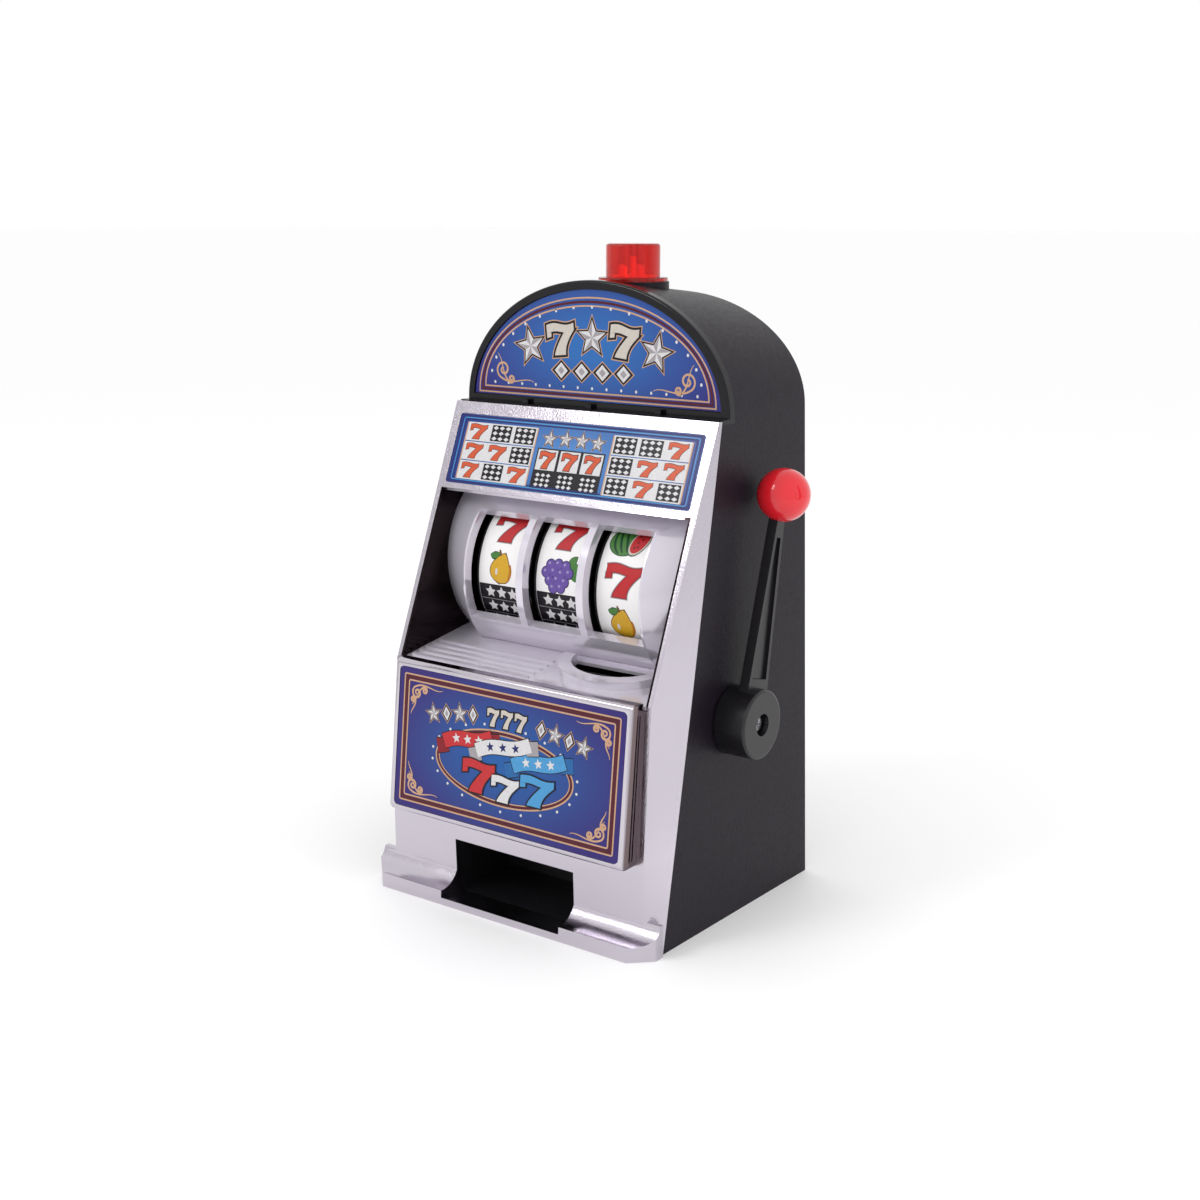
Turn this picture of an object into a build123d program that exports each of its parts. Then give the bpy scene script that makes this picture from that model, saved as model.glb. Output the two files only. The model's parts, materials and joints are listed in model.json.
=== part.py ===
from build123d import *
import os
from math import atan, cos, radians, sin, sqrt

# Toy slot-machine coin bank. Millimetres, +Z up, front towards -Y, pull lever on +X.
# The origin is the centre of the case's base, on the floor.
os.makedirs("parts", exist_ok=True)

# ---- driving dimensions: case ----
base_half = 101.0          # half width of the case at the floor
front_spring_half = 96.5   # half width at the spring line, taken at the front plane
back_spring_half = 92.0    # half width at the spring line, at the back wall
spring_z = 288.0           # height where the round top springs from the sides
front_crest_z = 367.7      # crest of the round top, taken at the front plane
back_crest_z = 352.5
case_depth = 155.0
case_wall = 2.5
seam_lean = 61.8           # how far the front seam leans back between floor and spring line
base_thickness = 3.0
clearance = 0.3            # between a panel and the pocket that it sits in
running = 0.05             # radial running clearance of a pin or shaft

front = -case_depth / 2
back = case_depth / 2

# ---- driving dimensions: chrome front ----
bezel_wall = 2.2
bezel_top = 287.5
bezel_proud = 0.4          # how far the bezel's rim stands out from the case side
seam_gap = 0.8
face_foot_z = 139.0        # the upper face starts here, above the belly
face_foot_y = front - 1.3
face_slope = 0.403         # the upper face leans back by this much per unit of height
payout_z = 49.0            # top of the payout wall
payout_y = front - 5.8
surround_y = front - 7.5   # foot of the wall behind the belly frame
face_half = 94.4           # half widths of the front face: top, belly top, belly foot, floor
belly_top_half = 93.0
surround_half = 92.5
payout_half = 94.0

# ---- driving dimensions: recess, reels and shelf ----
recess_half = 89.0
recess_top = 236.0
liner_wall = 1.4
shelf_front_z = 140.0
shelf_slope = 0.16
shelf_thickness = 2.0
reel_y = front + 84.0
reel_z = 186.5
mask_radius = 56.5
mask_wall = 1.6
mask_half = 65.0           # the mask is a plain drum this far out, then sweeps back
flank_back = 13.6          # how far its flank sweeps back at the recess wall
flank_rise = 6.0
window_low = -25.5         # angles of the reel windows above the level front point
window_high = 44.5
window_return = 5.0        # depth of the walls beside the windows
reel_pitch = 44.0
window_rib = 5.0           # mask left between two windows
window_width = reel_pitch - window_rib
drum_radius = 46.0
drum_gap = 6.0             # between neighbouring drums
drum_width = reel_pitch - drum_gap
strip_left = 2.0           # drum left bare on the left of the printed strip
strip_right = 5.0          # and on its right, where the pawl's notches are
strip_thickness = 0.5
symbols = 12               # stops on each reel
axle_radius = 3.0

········

[OBJECTIVE]: Write out every line of the material again, exactly as it reads.

[THE RESPONSE]:
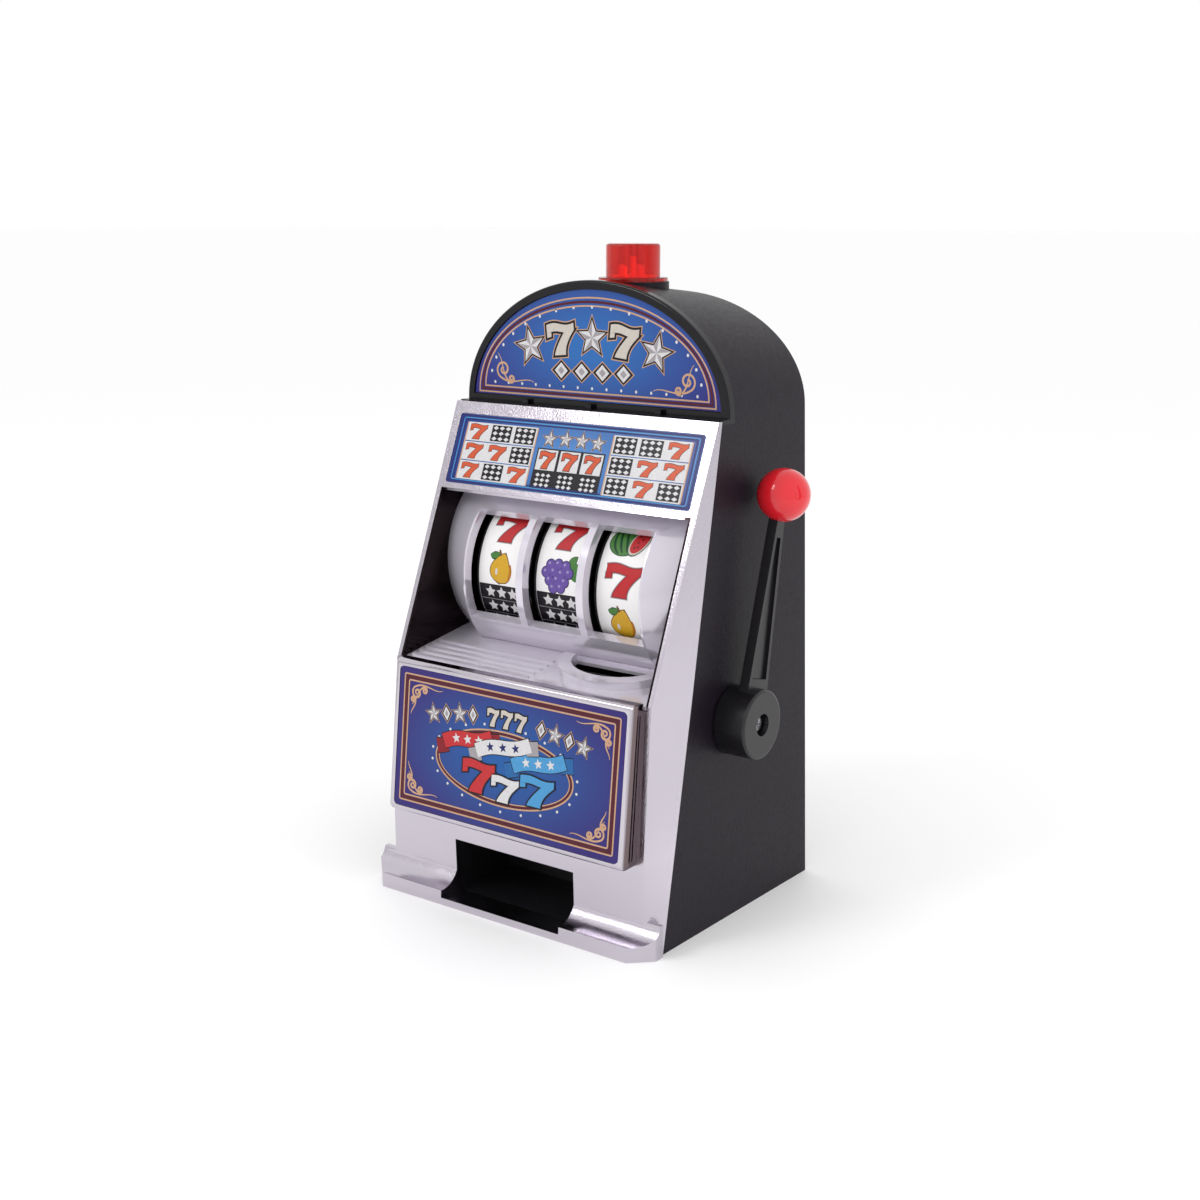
Turn this picture of an object into a build123d program that exports each of its parts. Then give the bpy scene script that makes this picture from that model, saved as model.glb. Output the two files only. The model's parts, materials and joints are listed in model.json.
=== part.py ===
from build123d import *
import os
from math import atan, cos, radians, sin, sqrt

# Toy slot-machine coin bank. Millimetres, +Z up, front towards -Y, pull lever on +X.
# The origin is the centre of the case's base, on the floor.
os.makedirs("parts", exist_ok=True)

# ---- driving dimensions: case ----
base_half = 101.0          # half width of the case at the floor
front_spring_half = 96.5   # half width at the spring line, taken at the front plane
back_spring_half = 92.0    # half width at the spring line, at the back wall
spring_z = 288.0           # height where the round top springs from the sides
front_crest_z = 367.7      # crest of the round top, taken at the front plane
back_crest_z = 352.5
case_depth = 155.0
case_wall = 2.5
seam_lean = 61.8           # how far the front seam leans back between floor and spring line
base_thickness = 3.0
clearance = 0.3            # between a panel and the pocket that it sits in
running = 0.05             # radial running clearance of a pin or shaft

front = -case_depth / 2
back = case_depth / 2

# ---- driving dimensions: chrome front ----
bezel_wall = 2.2
bezel_top = 287.5
bezel_proud = 0.4          # how far the bezel's rim stands out from the case side
seam_gap = 0.8
face_foot_z = 139.0        # the upper face starts here, above the belly
face_foot_y = front - 1.3
face_slope = 0.403         # the upper face leans back by this much per unit of height
payout_z = 49.0            # top of the payout wall
payout_y = front - 5.8
surround_y = front - 7.5   # foot of the wall behind the belly frame
face_half = 94.4           # half widths of the front face: top, belly top, belly foot, floor
belly_top_half = 93.0
surround_half = 92.5
payout_half = 94.0

# ---- driving dimensions: recess, reels and shelf ----
recess_half = 89.0
recess_top = 236.0
liner_wall = 1.4
shelf_front_z = 140.0
shelf_slope = 0.16
shelf_thickness = 2.0
reel_y = front + 84.0
reel_z = 186.5
mask_radius = 56.5
mask_wall = 1.6
mask_half = 65.0           # the mask is a plain drum this far out, then sweeps back
flank_back = 13.6          # how far its flank sweeps back at the recess wall
flank_rise = 6.0
window_low = -25.5         # angles of the reel windows above the level front point
window_high = 44.5
window_return = 5.0        # depth of the walls beside the windows
reel_pitch = 44.0
window_rib = 5.0           # mask left between two windows
window_width = reel_pitch - window_rib
drum_radius = 46.0
drum_gap = 6.0             # between neighbouring drums
drum_width = reel_pitch - drum_gap
strip_left = 2.0           # drum left bare on the left of the printed strip
strip_right = 5.0          # and on its right, where the pawl's notches are
strip_thickness = 0.5
symbols = 12               # stops on each reel
axle_radius = 3.0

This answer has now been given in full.